Yes, Brazil has one of the world’s most closed economies.
About 86% of its imports face non-tariff barriers—more than the U.S. or global
averages. Domestic industries are padded by federal and local perks. But if
unfair trade is Trump’s true gripe, he’s been silent about it. Brazil’s leaders
have been knocking on the White House door since May, begging to talk trade.
Trump hasn’t answered. It seems only Eduardo Bolsonaro has his ear.
Eduardo, speaking from his Texas office decked with MAGA
hats and crucifixes, confessed his admiration: “Trump is someone I admire,
someone I look up to, someone I want to get to know better so that, who knows,
maybe in the future, if I have power, I can follow in his footsteps in Brazil.”
Lula, meanwhile, is strutting with new swagger.
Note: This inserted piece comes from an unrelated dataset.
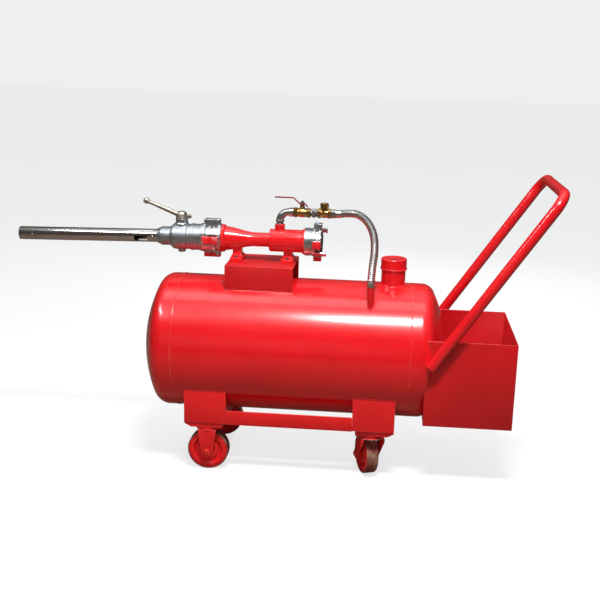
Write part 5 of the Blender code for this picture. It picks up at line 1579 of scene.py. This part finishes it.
    def hose_line(self, height: float, tank: FoamTank) -> list[Vector]:
        """The hose's centre line, from its nut to the tank's socket.

        Args:
            height: Height of the suction line's axis above the floor.
            tank: The tank that the line ends on.

        Returns:
            Points along the hose.
        """
        _, nut_end, _ = span("hose_nut")
        _, socket_top, socket = span("suction_socket")
        first = Vector((nut_end.x + GAP, 0, height))
        last = Vector((socket.x, socket.y, socket_top.z + GAP))
        knots = [Vector((x + tank.centre.x, y, z)) for x, y, z in self.hose_points]
        count = len(knots) - 1
        shift_a = first - knots[0]
        shift_b = last - knots[-1]
        knots = [k + shift_a * (1 - i / count) + shift_b * (i / count) for i, k in enumerate(knots)]
        start = first + Vector((self.hose_straight, 0, 0))
        end = last + Vector((0, 0, self.hose_straight))
        ahead = [first, start] + knots[1:-1] + [end, last]
        route = [first + (start - first) * t / 10 for t in range(10)]
        for i in range(1, len(ahead) - 2):
            before, here, there, after = ahead[i - 1:i + 3]
            for step in range(40):
                t = step / 40
                route.append(0.5 * (2 * here + (there - before) * t
                                    + (2 * before - 5 * here + 4 * there - after) * t * t
                                    + (3 * here - before - 3 * there + after) * t ** 3))
        return route + [end + (last - end) * t / 10 for t in range(11)]

    def build_hose(self, shop: Workshop, height: float, tank: FoamTank) -> None:
        """Models the ringed metal hose as one tube with a ridge at every pitch.

        Args:
            shop: Seats each finished piece on its body.
            height: Height of the suction line's axis above the floor.
            tank: The tank that the line ends on.
        """
        route = self.hose_line(height, tank)
        lengths = [0.0]
        for before, after in zip(route, route[1:]):
            lengths.append(lengths[-1] + (after - before).length)
        step = self.hose_pitch / 6
        count = int(lengths[-1] / step)
        points = []
        radii = []
        place = 0
        for i in range(count + 1):
            want = lengths[-1] * i / count
            while lengths[place + 1] < want and place < len(lengths) - 2:
                place += 1
            share = (want - lengths[place]) / (lengths[place + 1] - lengths[place])
            points.append(route[place].lerp(route[place + 1], share))
            ridge = 0.5 - 0.5 * math.cos(math.tau * want / self.hose_pitch)
            plain = min(want, lengths[-1] - want) < self.hose_straight * 0.9
            radii.append(self.hose_radius + (0.0002 if plain else 0.0022 * (ridge - 1.0)))
        hose = piped("suction_hose_fine", points, radii, 8)
        shop.seat(hose, Finish.BRAID, "root", CHROME, ["suction_hose"])
        LOG.info("hose length %.3f m", lengths[-1])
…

He now
wears a blue cap that reads, “Brazil belongs to Brazilians.” But behind closed
doors, his team knows this surge may not last. If the economy tanks and Trump’s
tariffs stick, it’ll get harder to keep pointing fingers at the Bolsonaros.
Still, one thing is clear: Trump’s meddling didn’t save
Bolsonaro—it burned him. And instead of weakening Lula, it set him on fire. When
you dig a trap for your enemy, don’t fall in first. Now the question is:
who’ll blink first—the impetuous Trump or the battle-hardened Lula?
Because in Brazil right now, the gringo is the goat.